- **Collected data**
---*---

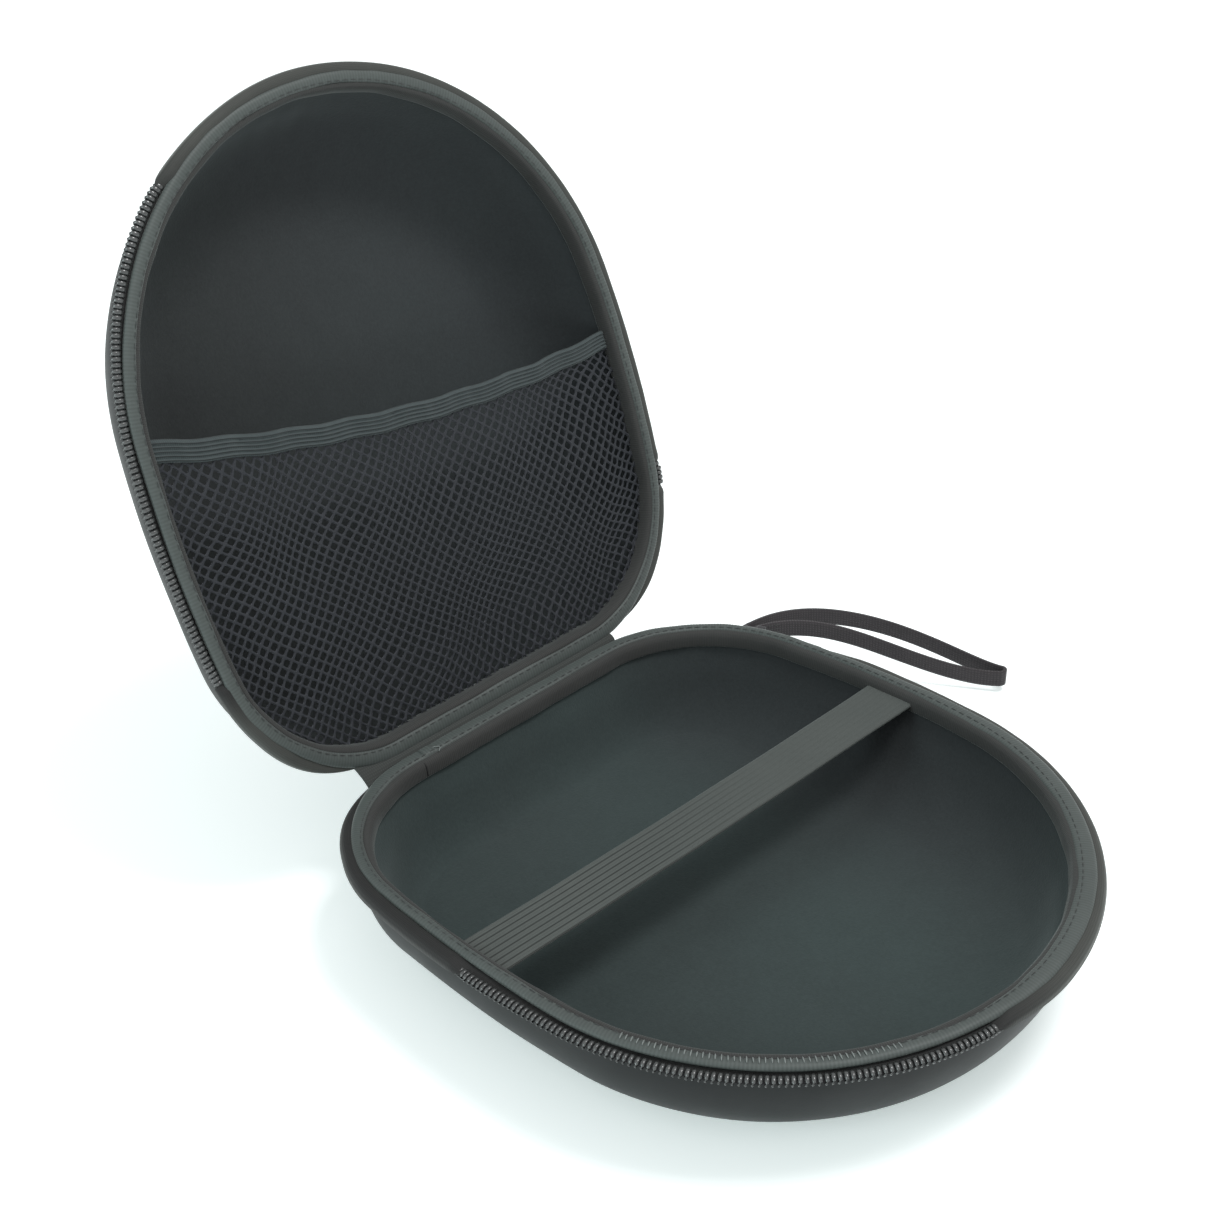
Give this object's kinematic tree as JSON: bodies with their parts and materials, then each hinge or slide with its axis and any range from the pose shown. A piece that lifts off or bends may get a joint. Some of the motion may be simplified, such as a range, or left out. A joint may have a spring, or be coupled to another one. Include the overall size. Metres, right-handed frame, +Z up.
{
  "type": "headphone carrying case",
  "caption": "Moulded clamshell carrying case for headphones with a fabric hinge, zipped rim, elastic strap across the base, net pocket in the lid and a side wrist strap.",
  "frame": {"origin": "on the base's flat underside, on the centre line, midway between the front and rear edges of the rim", "axes": "+Z up off the surface the base rests on, +Y towards the hinge, +X to the side the wrist strap leaves"},
  "size_m": [0.2551, 0.2953, 0.2267],
  "materials": {
    "smooth_cover": "smooth coated fabric, soft sheen",
    "eva_foam": "moulded closed-cell foam, matte",
    "plush_lining": "short-pile plush",
    "grosgrain": "ribbed woven tape",
    "zip_tape": "woven tape, matte",
    "zip_coil": "moulded nylon teeth",
    "spine_fabric": "close-woven fabric",
    "elastic": "ribbed elastic webbing",
    "net": "knitted diamond net",
    "webbing": "flat woven webbing",
    "slider_metal": "dark plated zinc"
  },
  "bodies": {
    "base": {"base_outer_cover": "smooth_cover", "base_foam_shell": "eva_foam", "base_lining": "plush_lining", "base_rim_binding": "grosgrain", "base_zip_tape": "zip_tape", "base_zip_coil": "zip_coil", "base_hinge_spine": "spine_fabric", "base_top_stop": "slider_metal", "zip_bottom_stop": "slider_metal", "elastic_strap": "elastic", "wrist_strap_anchor": "webbing"},
    "lid": {"lid_outer_cover": "smooth_cover", "lid_foam_shell": "eva_foam", "lid_lining": "plush_lining", "lid_rim_binding": "grosgrain", "lid_zip_tape": "zip_tape", "lid_zip_coil": "zip_coil", "lid_hinge_spine": "spine_fabric", "lid_top_stop": "slider_metal", "pocket_net": "net", "pocket_band": "elastic"},
    "slider": {"zip_slider": "slider_metal"},
    "pull": {"zip_pull": "slider_metal"},
    "strap_loop": {"wrist_strap_loop": "webbing"}
  },
  "joints": [
    {"name": "lid_hinge", "type": "hinge", "parent": "base", "child": "lid", "pos_m": [0, 0.0994, 0.0384], "axis": [-1, 0, 0], "range_deg": [-110, 68]},
    {"name": "slider_travel", "type": "slide", "parent": "base", "child": "slider", "axis": [0.3007, -0.9537, 0], "range_m": [0, 0.01]},
    {"name": "pull_swing", "type": "hinge", "parent": "slider", "child": "pull", "pos_m": [0.09201, 0.07071, 0.0357], "axis": [0, 0, 1], "range_deg": [0, 80]},
    {"name": "strap_swing", "type": "hinge", "parent": "base", "child": "strap_loop", "pos_m": [0.08764, 0.07855, 0.0273], "axis": [0, 0, 1], "range_deg": [-30, 50]}
  ]
}
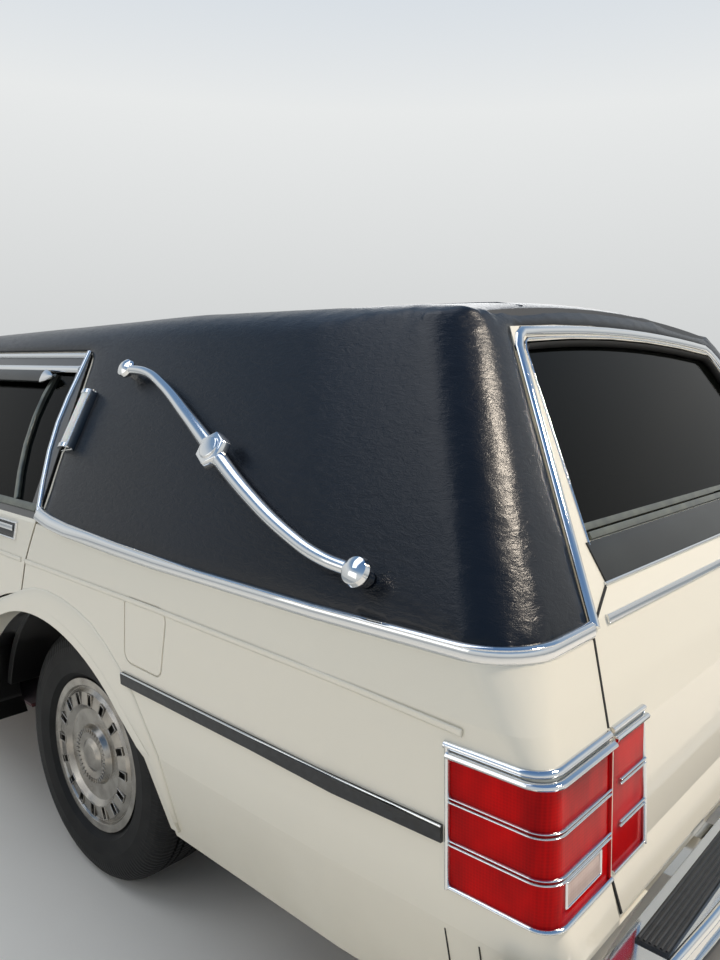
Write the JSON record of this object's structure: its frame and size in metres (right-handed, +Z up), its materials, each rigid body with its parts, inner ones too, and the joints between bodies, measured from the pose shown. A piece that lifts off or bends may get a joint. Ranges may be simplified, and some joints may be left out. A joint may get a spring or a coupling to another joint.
{
  "type": "hearse",
  "caption": "Full-size hearse with a padded roof covering, landau bars, side doors, a side-hinged rear gate, a hinged hood, steered front wheels and a raised load floor with rollers.",
  "frame": {"origin": "on the ground, under the middle of the car's overall box", "axes": "+X to the car's left side, +Y to its rear, +Z up"},
  "size_m": [2.342, 5.52, 1.511],
  "materials": {
    "ivory_paint": "gloss",
    "roof_steel": "satin",
    "blue_black_vinyl": "grained",
    "window_glass": "tinted",
    "bright_chrome": "polished",
    "clear_lamp": "fluted",
    "white_lamp": "gloss",
    "red_lamp": "gloss",
    "black_frame": "satin",
    "burgundy_carpet": "cut pile",
    "roller_steel": "brushed",
    "cast_knuckle": "cast",
    "black_tyre": "matt",
    "dash_plastic": "grained",
    "burgundy_leather": "grained"
  },
  "bodies": {
    "coach_body": {"belt_trim": "bright_chrome", "chassis_frame": "black_frame", "cowl": "roof_steel", "dashboard": "dash_plastic", "deck_rollers": "roller_steel", "drive_shaft": "black_frame", "engine_block": "cast_knuckle", "exhaust": "roller_steel", "floor_pan": "burgundy_carpet", "front_bumper": "bright_chrome", "front_fenders": "ivory_paint", "front_seat": "burgundy_leather", "front_suspension": "black_frame", "fuel_tank": "black_frame", "grille": "bright_chrome", "headlamps": "clear_lamp", "landau_bars": "bright_chrome", "load_deck": "burgundy_carpet", "nose_panel": "ivory_paint", "opera_lamps": "white_lamp", "quarter_panels": "ivory_paint", "rear_axle": "black_frame", "rear_bumper": "bright_chrome", "rear_sill": "ivory_paint", "roof_covering": "blue_black_vinyl", "roof_frame": "roof_steel", "side_frames": "ivory_paint", "steering_wheel": "dash_plastic", "tail_lamps": "red_lamp", "windshield": "window_glass"},
    "front_left_door": {"front_door_left": "ivory_paint", "front_door_glass_left": "window_glass"},
    "front_right_door": {"front_door_right": "ivory_paint", "front_door_glass_right": "window_glass"},
    "rear_left_door": {"rear_door_left": "ivory_paint", "rear_door_glass_left": "window_glass"},
    "rear_right_door": {"rear_door_right": "ivory_paint", "rear_door_glass_right": "window_glass"},
    "rear_gate": {"tailgate": "ivory_paint", "tailgate_glass": "window_glass", "tailgate_lamps": "red_lamp"},
    "hood_lid": {"hood": "ivory_paint"},
    "left_knuckle": {"knuckle_left": "cast_knuckle"},
    "right_knuckle": {"knuckle_right": "cast_knuckle"},
    "front_left_wheel": {"wheel_front_left": "bright_chrome", "tyre_front_left": "black_tyre"},
    "front_right_wheel": {"wheel_front_right": "bright_chrome", "tyre_front_right": "black_tyre"},
    "rear_left_wheel": {"wheel_rear_left": "bright_chrome", "tyre_rear_left": "black_tyre"},
    "rear_right_wheel": {"wheel_rear_right": "bright_chrome", "tyre_rear_right": "black_tyre"}
  },
  "joints": [
    {"name": "front_left_door_hinge", "type": "hinge", "parent": "coach_body", "child": "front_left_door", "pos_m": [1.018, -0.758, 0.65], "axis": [0, 0, -1], "range_deg": [0, 68]},
    {"name": "rear_left_door_hinge", "type": "hinge", "parent": "coach_body", "child": "rear_left_door", "pos_m": [1.018, 0.338, 0.65], "axis": [0, 0, -1], "range_deg": [0, 68]},
    {"name": "left_steering", "type": "hinge", "parent": "coach_body", "child": "left_knuckle", "pos_m": [0.69, -1.65, 0.335], "axis": [0, 0, 1], "range_deg": [-32, 32]},
    {"name": "front_left_wheel_spin", "type": "hinge", "parent": "left_knuckle", "child": "front_left_wheel", "pos_m": [0.78, -1.65, 0.335], "axis": [1, 0, 0], "continuous": true},
    {"name": "rear_left_wheel_spin", "type": "hinge", "parent": "coach_body", "child": "rear_left_wheel", "pos_m": [0.778, 1.253, 0.335], "axis": [1, 0, 0], "continuous": true},
    {"name": "front_right_door_hinge", "type": "hinge", "parent": "coach_body", "child": "front_right_door", "pos_m": [-1.018, -0.758, 0.65], "axis": [0, 0, 1], "range_deg": [0, 68]},
    {"name": "rear_right_door_hinge", "type": "hinge", "parent": "coach_body", "child": "rear_right_door", "pos_m": [-1.018, 0.338, 0.65], "axis": [0, 0, 1], "range_deg": [0, 68]},
    {"name": "right_steering", "type": "hinge", "parent": "coach_body", "child": "right_knuckle", "pos_m": [-0.69, -1.65, 0.335], "axis": [0, 0, 1], "range_deg": [-32, 32]},
    {"name": "front_right_wheel_spin", "type": "hinge", "parent": "right_knuckle", "child": "front_right_wheel", "pos_m": [-0.78, -1.65, 0.335], "axis": [1, 0, 0], "continuous": true},
    {"name": "rear_right_wheel_spin", "type": "hinge", "parent": "coach_body", "child": "rear_right_wheel", "pos_m": [-0.778, 1.253, 0.335], "axis": [1, 0, 0], "continuous": true},
    {"name": "rear_gate_hinge", "type": "hinge", "parent": "coach_body", "child": "rear_gate", "pos_m": [0.813, 2.655, 0.9], "axis": [0, 0, -1], "range_deg": [0, 85]},
    {"name": "hood_hinge", "type": "hinge", "parent": "coach_body", "child": "hood_lid", "pos_m": [0, -1.074, 0.978], "axis": [-1, 0, 0], "range_deg": [0, 55]}
  ],
  "couplings": [
    {"joint": "right_steering", "follows": "left_steering", "ratio": 1}
  ]
}
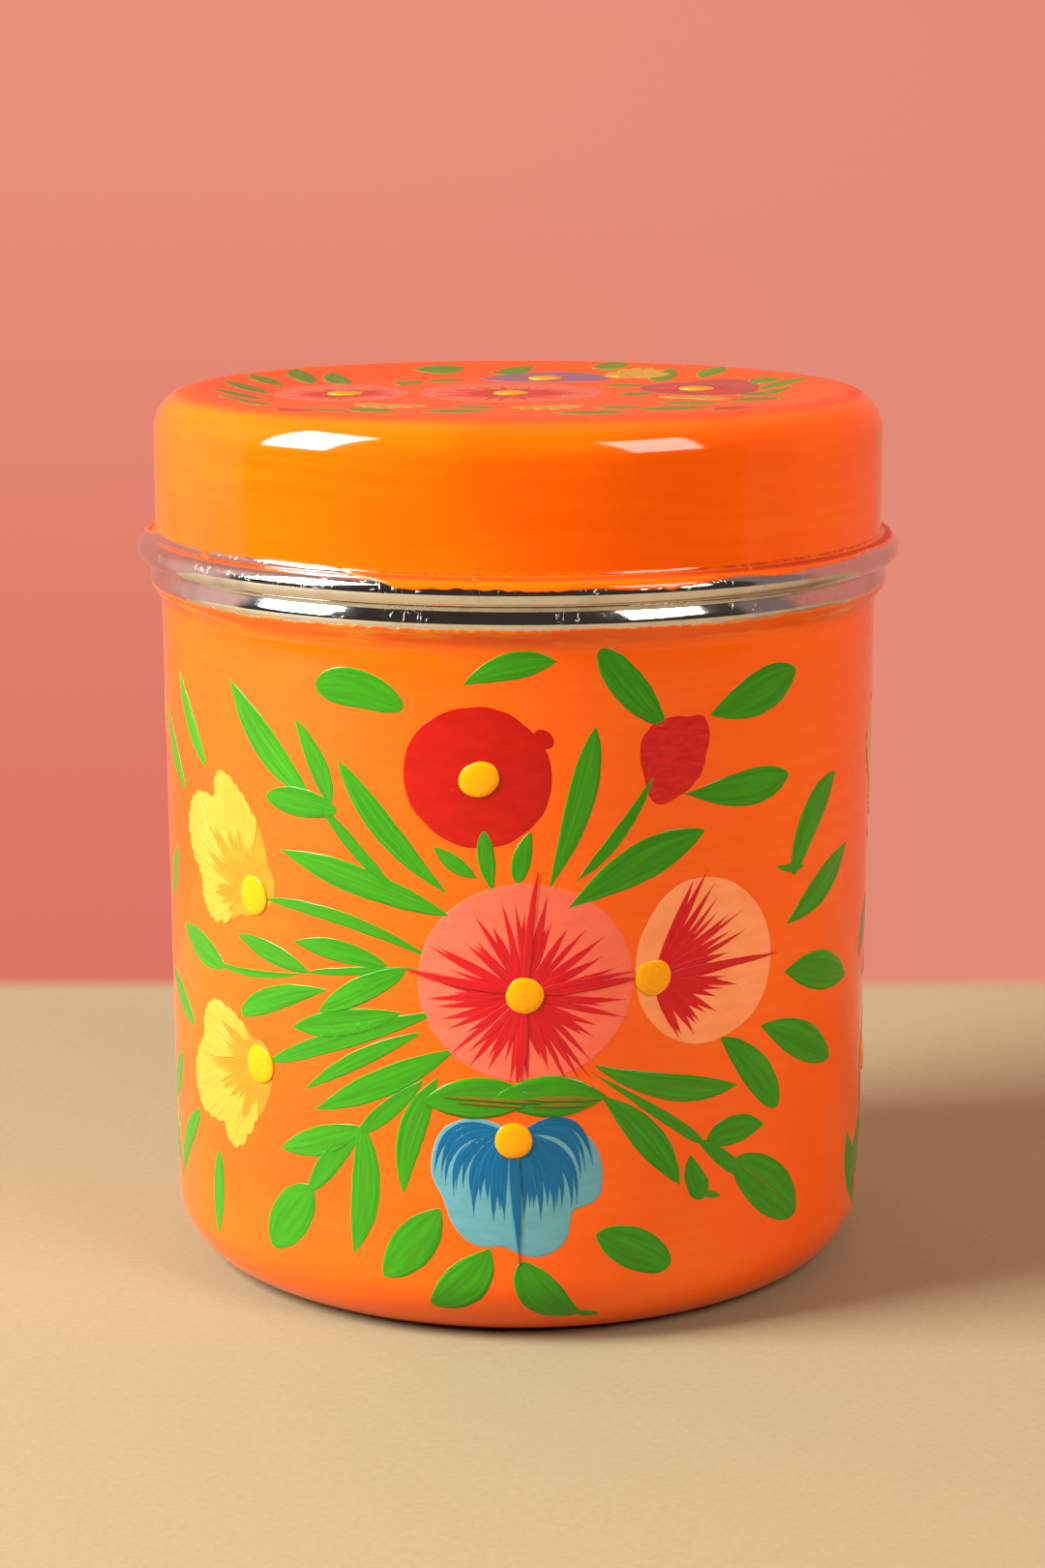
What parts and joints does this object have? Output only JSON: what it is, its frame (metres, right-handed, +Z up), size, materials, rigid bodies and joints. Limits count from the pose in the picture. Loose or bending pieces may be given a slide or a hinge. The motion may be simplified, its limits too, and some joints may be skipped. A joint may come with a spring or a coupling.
{
  "type": "lidded canister",
  "caption": "Round drawn-steel food canister with a slip-over lid whose top is slightly dished, coated in orange enamel with a painted flower pattern.",
  "frame": {"origin": "centre of the base, on the surface that the canister stands on", "axes": "+Z up along the axis of revolution; -Y towards the side with the large round blossom"},
  "size_m": [0.1062, 0.1062, 0.1224],
  "materials": {
    "polished_steel": "polished",
    "orange_enamel": "gloss",
    "leaf_green": "gloss",
    "petal_red": "gloss",
    "petal_pink": "gloss",
    "petal_yellow": "gloss",
    "petal_blue": "gloss"
  },
  "bodies": {
    "canister": {"canister_shell": "polished_steel", "canister_paint": "orange_enamel"},
    "lid": {"lid_shell": "polished_steel", "lid_paint": "orange_enamel"}
  },
  "joints": [
    {"name": "lid_lift", "type": "slide", "parent": "canister", "child": "lid", "axis": [0, 0, 1], "range_m": [0, 0.13]}
  ]
}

---*---

- **Your instructions**
For each line in the data above that contains the string "overall", extract the line.

- **Expected answer**
Give this object's kinematic tree as JSON: bodies with their parts and materials, then each hinge or slide with its axis and any range from the pose shown. A piece that lifts off or bends may get a joint. Some of the motion may be simplified, such as a range, or left out. A joint may have a spring, or be coupled to another one. Include the overall size. Metres, right-handed frame, +Z up.
  "frame": {"origin": "on the ground, under the middle of the car's overall box", "axes": "+X to the car's left side, +Y to its rear, +Z up"},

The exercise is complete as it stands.